Exercise directions: The data below must be copied in full and without any change.

Information provided:
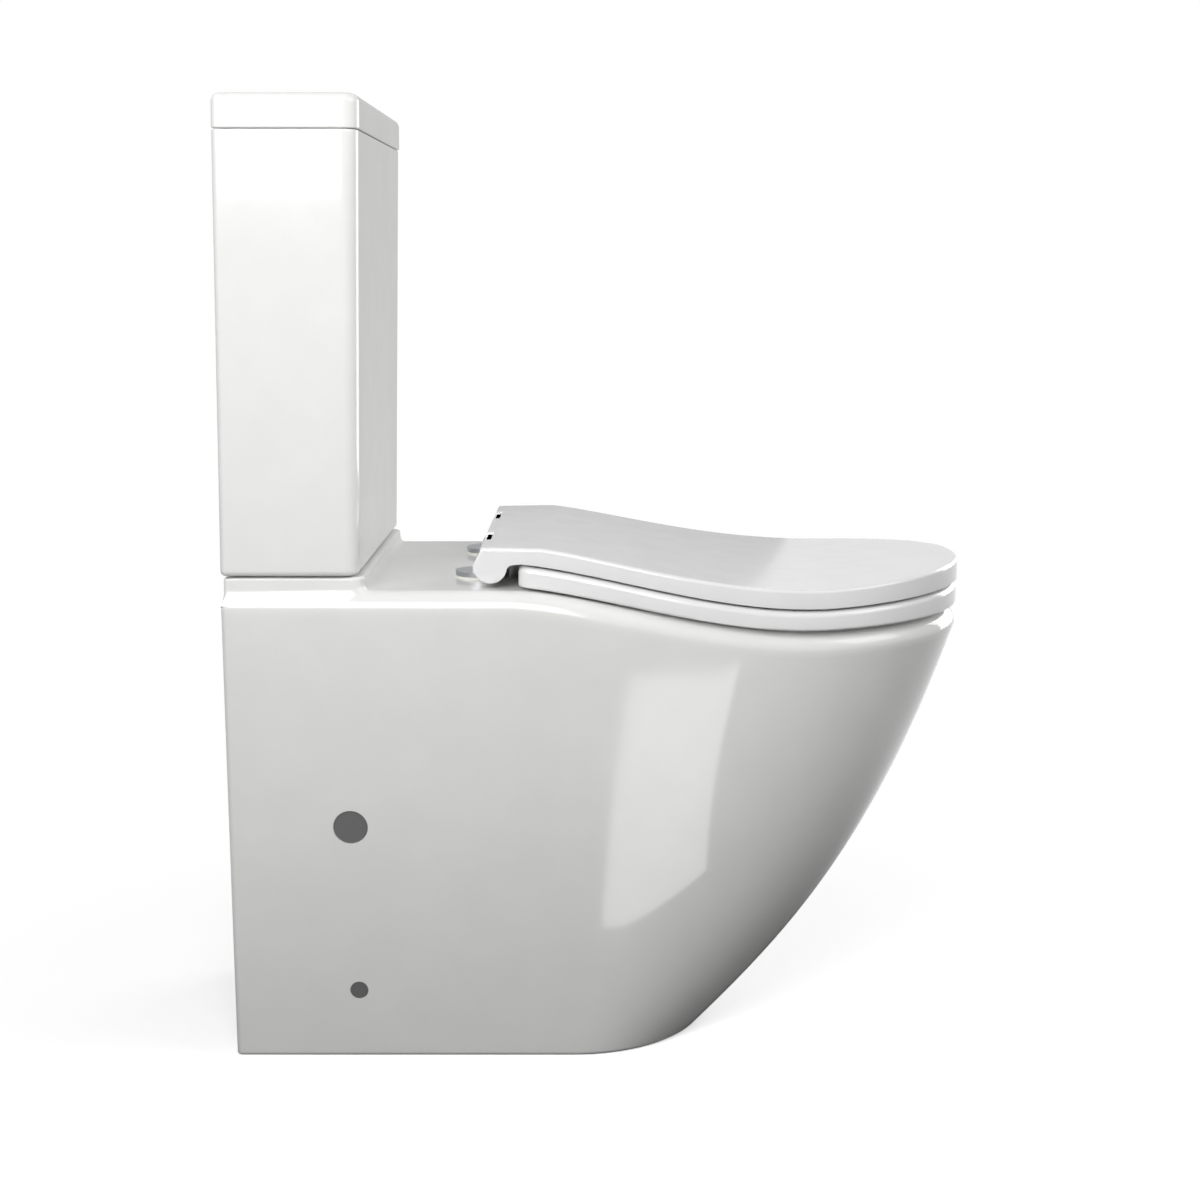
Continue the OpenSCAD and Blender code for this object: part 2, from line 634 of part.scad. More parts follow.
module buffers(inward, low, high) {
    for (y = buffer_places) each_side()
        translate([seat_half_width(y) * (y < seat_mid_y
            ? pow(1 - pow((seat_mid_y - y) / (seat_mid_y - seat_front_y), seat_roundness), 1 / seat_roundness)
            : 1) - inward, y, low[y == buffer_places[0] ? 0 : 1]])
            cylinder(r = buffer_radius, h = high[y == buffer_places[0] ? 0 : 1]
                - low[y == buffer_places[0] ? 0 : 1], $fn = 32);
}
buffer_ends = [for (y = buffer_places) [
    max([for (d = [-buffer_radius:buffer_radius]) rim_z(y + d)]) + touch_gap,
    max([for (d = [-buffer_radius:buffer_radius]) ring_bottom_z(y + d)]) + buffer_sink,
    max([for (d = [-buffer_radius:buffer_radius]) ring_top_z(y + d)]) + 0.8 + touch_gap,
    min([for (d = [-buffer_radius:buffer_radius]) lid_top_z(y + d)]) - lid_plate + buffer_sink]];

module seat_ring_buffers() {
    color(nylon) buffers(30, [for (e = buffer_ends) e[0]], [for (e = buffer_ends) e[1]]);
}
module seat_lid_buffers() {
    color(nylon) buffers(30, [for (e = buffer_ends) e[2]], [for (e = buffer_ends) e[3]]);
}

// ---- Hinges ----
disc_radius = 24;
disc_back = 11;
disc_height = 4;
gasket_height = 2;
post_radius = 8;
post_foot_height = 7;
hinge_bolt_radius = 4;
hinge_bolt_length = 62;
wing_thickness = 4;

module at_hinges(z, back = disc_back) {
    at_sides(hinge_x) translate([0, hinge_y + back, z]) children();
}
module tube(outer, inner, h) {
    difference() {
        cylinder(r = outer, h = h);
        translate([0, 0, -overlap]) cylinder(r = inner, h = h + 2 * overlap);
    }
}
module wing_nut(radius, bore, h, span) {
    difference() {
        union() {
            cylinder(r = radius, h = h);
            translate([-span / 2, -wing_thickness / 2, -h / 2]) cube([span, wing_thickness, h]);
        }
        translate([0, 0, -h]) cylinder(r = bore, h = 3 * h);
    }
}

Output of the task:
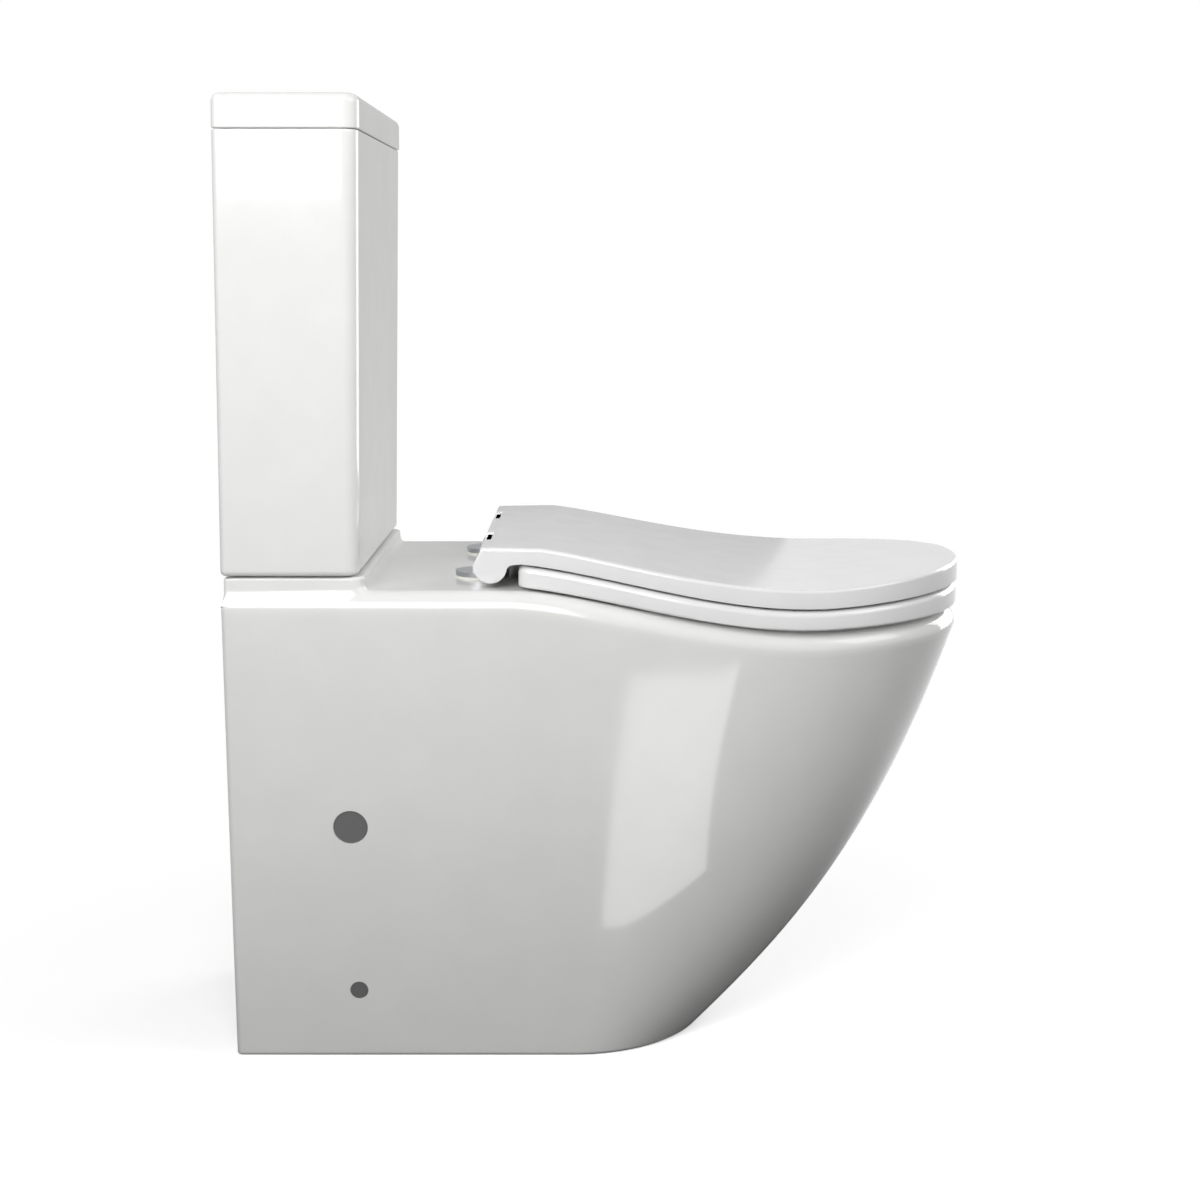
Continue the OpenSCAD and Blender code for this object: part 2, from line 634 of part.scad. More parts follow.
module buffers(inward, low, high) {
    for (y = buffer_places) each_side()
        translate([seat_half_width(y) * (y < seat_mid_y
            ? pow(1 - pow((seat_mid_y - y) / (seat_mid_y - seat_front_y), seat_roundness), 1 / seat_roundness)
            : 1) - inward, y, low[y == buffer_places[0] ? 0 : 1]])
            cylinder(r = buffer_radius, h = high[y == buffer_places[0] ? 0 : 1]
                - low[y == buffer_places[0] ? 0 : 1], $fn = 32);
}
buffer_ends = [for (y = buffer_places) [
    max([for (d = [-buffer_radius:buffer_radius]) rim_z(y + d)]) + touch_gap,
    max([for (d = [-buffer_radius:buffer_radius]) ring_bottom_z(y + d)]) + buffer_sink,
    max([for (d = [-buffer_radius:buffer_radius]) ring_top_z(y + d)]) + 0.8 + touch_gap,
    min([for (d = [-buffer_radius:buffer_radius]) lid_top_z(y + d)]) - lid_plate + buffer_sink]];

module seat_ring_buffers() {
    color(nylon) buffers(30, [for (e = buffer_ends) e[0]], [for (e = buffer_ends) e[1]]);
}
module seat_lid_buffers() {
    color(nylon) buffers(30, [for (e = buffer_ends) e[2]], [for (e = buffer_ends) e[3]]);
}

// ---- Hinges ----
disc_radius = 24;
disc_back = 11;
disc_height = 4;
gasket_height = 2;
post_radius = 8;
post_foot_height = 7;
hinge_bolt_radius = 4;
hinge_bolt_length = 62;
wing_thickness = 4;

module at_hinges(z, back = disc_back) {
    at_sides(hinge_x) translate([0, hinge_y + back, z]) children();
}
module tube(outer, inner, h) {
    difference() {
        cylinder(r = outer, h = h);
        translate([0, 0, -overlap]) cylinder(r = inner, h = h + 2 * overlap);
    }
}
module wing_nut(radius, bore, h, span) {
    difference() {
        union() {
            cylinder(r = radius, h = h);
            translate([-span / 2, -wing_thickness / 2, -h / 2]) cube([span, wing_thickness, h]);
        }
        translate([0, 0, -h]) cylinder(r = bore, h = 3 * h);
    }
}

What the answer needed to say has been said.